Bilim insanları, Güneş dışındaki bir yıldızda şimdiye dek gözlemlenen en şiddetli fırtınalardan birini tespit ettiklerini duyurdu. Bu devasa patlama, yakındaki gezegenlerin atmosferini tamamen yok edebilecek bir güce sahip.
Güneş'te zaman zaman meydana gelen ve koronal kütle atımı olarak adlandırılan şiddetli patlamalar, Dünya'ya ulaştığında uyduları etkileyebiliyor ve gökyüzünde muhteşem aurora (kutup ışıkları) dansına neden oluyor. Hatta yakın zamanda yaşanan güçlü bir güneş fırtınası, ABD'nin Tennessee eyaleti gibi güney enlemlerinde bile auroralara yol açtı.
Ancak bu türden şiddetli olayları uzak yıldızlarda gözlemlemek, astronomlar için oldukça zorlu bir süreç olagelmişti. Yeni bir araştırma, Nature dergisinde yayınlandı ve uluslararası bir araştırma ekibinin bu zorluğun üstesinden geldiğini ortaya koydu.
Keşif, LOFAR (Low-Frequency Array) adlı Avrupa'ya ait bir teleskop ağı kullanarak gerçekleştirildi. Ekip, 2016 yılından bu yana evrendeki en uç ve şiddetli olayları (örneğin kara delikler gibi) tespit etmek için LOFAR'dan elde edilen verileri inceliyordu. Bu tür olaylar genellikle zamanla oldukça kararlı radyo sinyalleri yayar.
Ekip, takip ettikleri devasa gök cisimlerinin arkasında kalan yıldızlarda neler olduğunu kaydetmek için özel bir veri işleme sistemi kurmuştu. 2022 yılında bu sistemin kaydettiği verileri incelemeye karar verdiklerinde, beklenmedik bir keşif yaptılar.
16 Mayıs 2016 tarihinde meydana gelen ve yalnızca bir dakika süren devasa bir patlama tespit edildi. Bu patlama, 133 ışık yılından daha uzakta bulunan StKM 1-1262 adlı bir kırmızı cüce yıldızdan kaynaklanıyordu. Yapılan incelemeler, bunun bir koronal kütle atımı yani bir yıldız fırtınası olduğunu doğruladı.

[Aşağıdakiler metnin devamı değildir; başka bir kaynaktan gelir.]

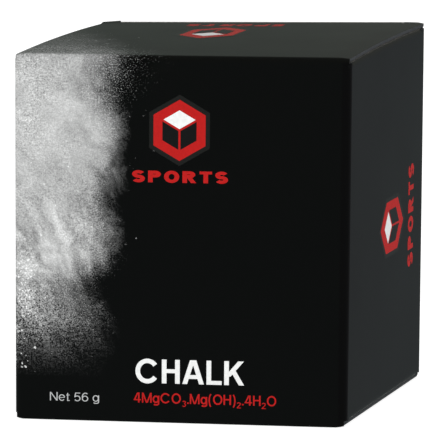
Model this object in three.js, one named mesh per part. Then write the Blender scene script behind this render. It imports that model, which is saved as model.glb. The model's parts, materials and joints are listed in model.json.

Araştırmacılar, bunun kendi Güneş'imiz dışındaki bir yıldızda tespit edilen ilk koronal kütle atımı olduğunu belirttiler. Dahası, bu fırtınanın bilinen güneş fırtınalarından en az 10.000 kat daha şiddetli olduğu tahmin ediliyor.
Atmosfer Avcıları
Bu keşif, Güneş Sistemi dışındaki yaşama elverişli olabilecek gezegenlerin aranması üzerinde önemli etkilere sahip olabilir. Güneş'in kütlesinin %10 ila %50'si arasında kütleye sahip kırmızı cüce yıldızlar, Dünya boyutlarında gezegenlere ev sahipliği yapma potansiyeli en yüksek yıldız türleri olarak öne çıkıyor.
Araştırmanın ortak yazarlarından Philippe Zarka, "İlk radyo tespiti, diğer yıldız sistemlerine uygulanan uzay havası açısından yeni bir dönemi başlatıyor. Bu gelişmekte olan alan, yıldızların manyetik aktivitesinin çevrelerindeki gezegenlerin yaşanabilirliğini nasıl etkilediği konusunda büyük perspektifler açıyor." dedi.
Bilim insanları, kırmızı cüce yıldızların Güneş'e göre çok daha dengesiz ve şiddetli davranışlar sergilediğini düşünüyor. Bunun anlamı, bu yıldızların yakınlarındaki gezegenler için oldukça yaşanmaz olabileceğidir. Çünkü bu yıldızlardaki fırtınalar, gezegenlerin atmosferlerini yok edebilecek kadar güçlü.